Okkervil River, Stars Too Small to Use (Jound)
Reviewed by Christopher Hess, Fri., Dec. 3, 1999
Stars Too Small to Use (Jound)In this age of syrupy-sensitive singer-songwriters and prettified cookie-cutter country superstars, we tend to forget that folk and country music used to be creepy -- scary even. Austin trio Okkervil River remind us of this fact, as the group's visceral folk music kidnaps Will Oldham and Michael Gira and forces them on a midnight excursion to exhume the graves of Leadbelly and Nick Drake. The frantic avant-country of "Kathy Keller" heightens the effect of the dour and plodding "The Velocity of Saul at the Time of His Conversion," and from there the mood descends. The lyrical allusions and phrases that punch through the wall of acoustic speculation are harsh and puzzling, abrasive and bracing. There's lots of smarts in these songs.
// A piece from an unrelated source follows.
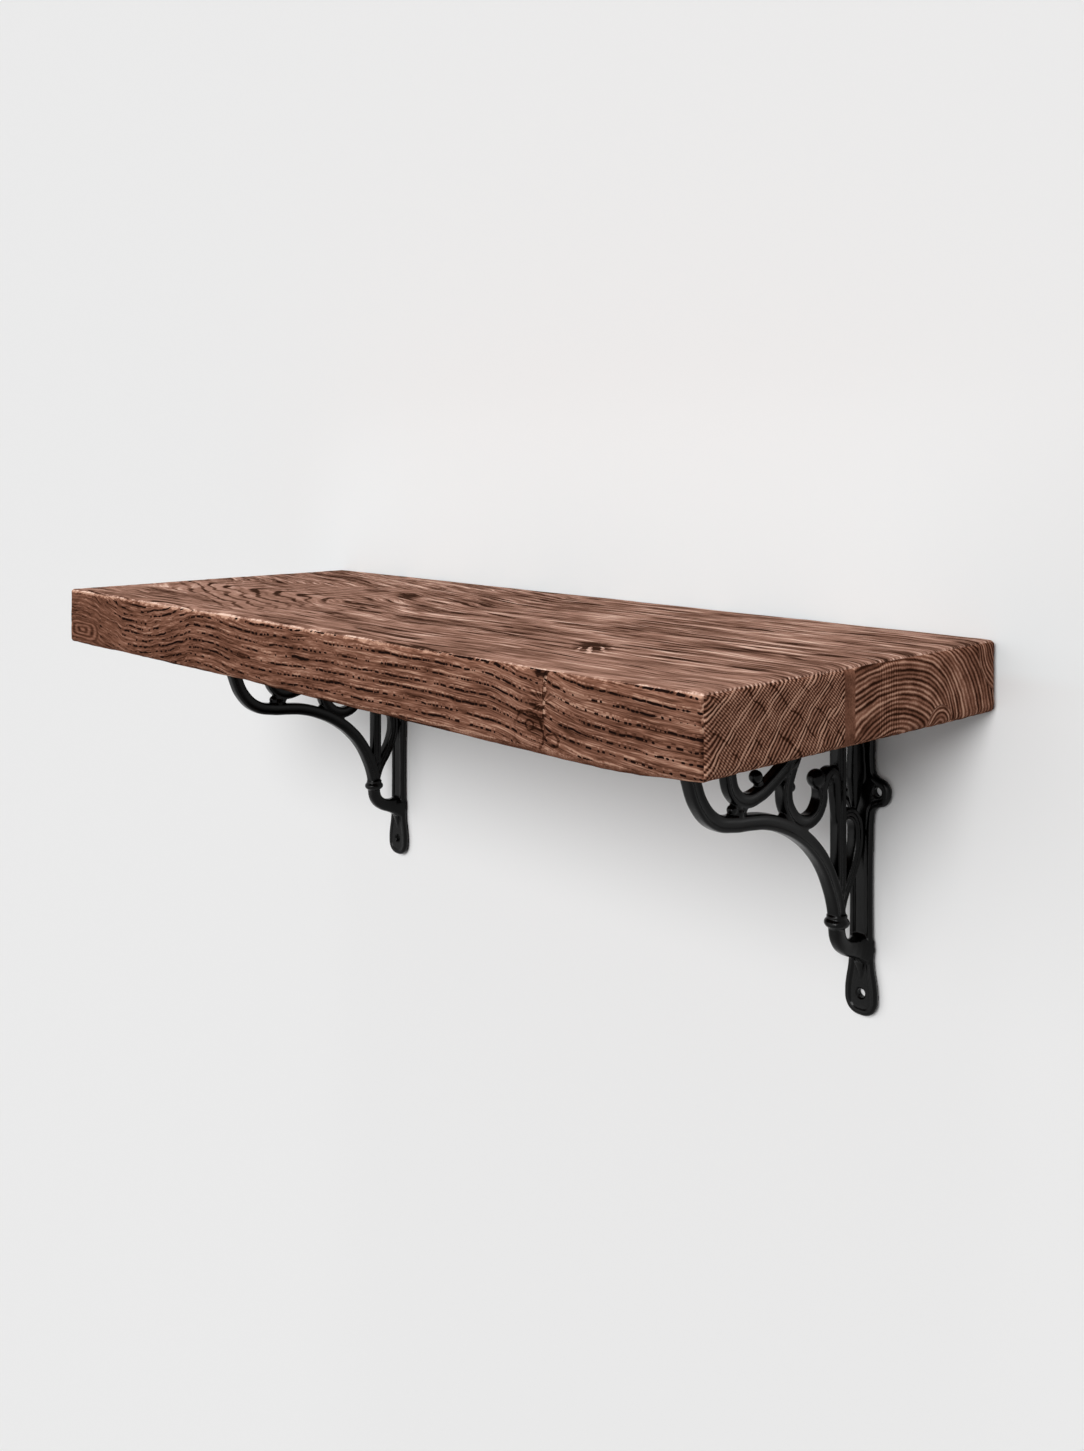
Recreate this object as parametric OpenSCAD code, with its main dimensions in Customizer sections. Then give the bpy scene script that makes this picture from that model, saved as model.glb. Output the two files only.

The only drawback is that, like the Palace contingent, however undeniable the passion and intelligence behind the songs, it's not always the most enjoyable music to listen to -- not because it's too scary, but because the commendable ideas that build the songs, exemplified in the breakdown at the end of "For the Captain," are often more ambition than realization. Stars Too Small to Use, however, is a debut that doesn't allow for a passive listen -- and there's certainly no abundance of that in folk music these days.